» **Goal**
Every line of the data that contains the string "with" must be copied.

──────

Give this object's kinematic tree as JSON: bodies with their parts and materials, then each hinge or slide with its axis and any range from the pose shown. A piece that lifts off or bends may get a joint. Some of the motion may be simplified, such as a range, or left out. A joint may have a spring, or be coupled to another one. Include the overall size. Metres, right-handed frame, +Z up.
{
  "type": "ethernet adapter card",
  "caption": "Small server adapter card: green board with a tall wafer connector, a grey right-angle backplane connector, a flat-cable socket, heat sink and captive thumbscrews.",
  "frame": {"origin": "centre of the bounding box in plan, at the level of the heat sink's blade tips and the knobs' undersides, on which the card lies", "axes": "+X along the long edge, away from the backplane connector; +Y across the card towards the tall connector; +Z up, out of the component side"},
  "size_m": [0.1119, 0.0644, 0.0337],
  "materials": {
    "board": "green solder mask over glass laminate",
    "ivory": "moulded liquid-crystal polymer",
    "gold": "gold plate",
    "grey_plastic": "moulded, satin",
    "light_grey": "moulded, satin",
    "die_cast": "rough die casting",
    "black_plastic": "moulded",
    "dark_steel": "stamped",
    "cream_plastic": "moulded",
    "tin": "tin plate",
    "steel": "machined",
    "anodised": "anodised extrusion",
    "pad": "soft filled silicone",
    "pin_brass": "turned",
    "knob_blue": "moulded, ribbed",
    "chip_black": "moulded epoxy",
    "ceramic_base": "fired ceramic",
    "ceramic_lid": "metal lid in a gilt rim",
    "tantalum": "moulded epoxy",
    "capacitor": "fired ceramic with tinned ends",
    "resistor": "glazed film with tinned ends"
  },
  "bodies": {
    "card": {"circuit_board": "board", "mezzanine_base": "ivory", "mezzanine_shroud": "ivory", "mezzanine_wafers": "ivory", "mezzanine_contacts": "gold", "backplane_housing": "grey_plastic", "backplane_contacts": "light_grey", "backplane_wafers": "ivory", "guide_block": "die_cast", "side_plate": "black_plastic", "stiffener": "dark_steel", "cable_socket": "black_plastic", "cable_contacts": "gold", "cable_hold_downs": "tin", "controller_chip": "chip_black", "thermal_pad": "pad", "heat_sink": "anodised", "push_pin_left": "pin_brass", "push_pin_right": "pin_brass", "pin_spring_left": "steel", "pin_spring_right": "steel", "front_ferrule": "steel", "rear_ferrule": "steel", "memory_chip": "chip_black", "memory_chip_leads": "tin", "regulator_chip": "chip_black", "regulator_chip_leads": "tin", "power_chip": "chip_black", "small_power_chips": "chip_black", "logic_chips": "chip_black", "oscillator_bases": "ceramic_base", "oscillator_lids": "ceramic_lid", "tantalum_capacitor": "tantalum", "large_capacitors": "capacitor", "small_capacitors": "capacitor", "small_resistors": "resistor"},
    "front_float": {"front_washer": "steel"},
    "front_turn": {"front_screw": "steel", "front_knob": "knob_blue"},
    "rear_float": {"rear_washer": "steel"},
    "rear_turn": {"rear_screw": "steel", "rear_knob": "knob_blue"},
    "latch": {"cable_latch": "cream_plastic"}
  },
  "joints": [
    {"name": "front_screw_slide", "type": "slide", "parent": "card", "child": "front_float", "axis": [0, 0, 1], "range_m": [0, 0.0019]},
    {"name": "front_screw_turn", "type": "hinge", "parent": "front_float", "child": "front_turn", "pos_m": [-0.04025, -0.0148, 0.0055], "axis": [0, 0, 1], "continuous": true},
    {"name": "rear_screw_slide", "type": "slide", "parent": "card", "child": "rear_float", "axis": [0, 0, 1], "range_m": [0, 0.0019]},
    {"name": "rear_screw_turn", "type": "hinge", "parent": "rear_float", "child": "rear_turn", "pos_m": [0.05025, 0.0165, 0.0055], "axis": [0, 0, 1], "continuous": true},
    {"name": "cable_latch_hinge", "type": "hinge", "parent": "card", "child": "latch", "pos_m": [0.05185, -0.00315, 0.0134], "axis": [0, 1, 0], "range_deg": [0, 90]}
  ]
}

──────

» **Right answer**
Give this object's kinematic tree as JSON: bodies with their parts and materials, then each hinge or slide with its axis and any range from the pose shown. A piece that lifts off or bends may get a joint. Some of the motion may be simplified, such as a range, or left out. A joint may have a spring, or be coupled to another one. Include the overall size. Metres, right-handed frame, +Z up.
  "caption": "Small server adapter card: green board with a tall wafer connector, a grey right-angle backplane connector, a flat-cable socket, heat sink and captive thumbscrews.",
    "capacitor": "fired ceramic with tinned ends",
    "resistor": "glazed film with tinned ends"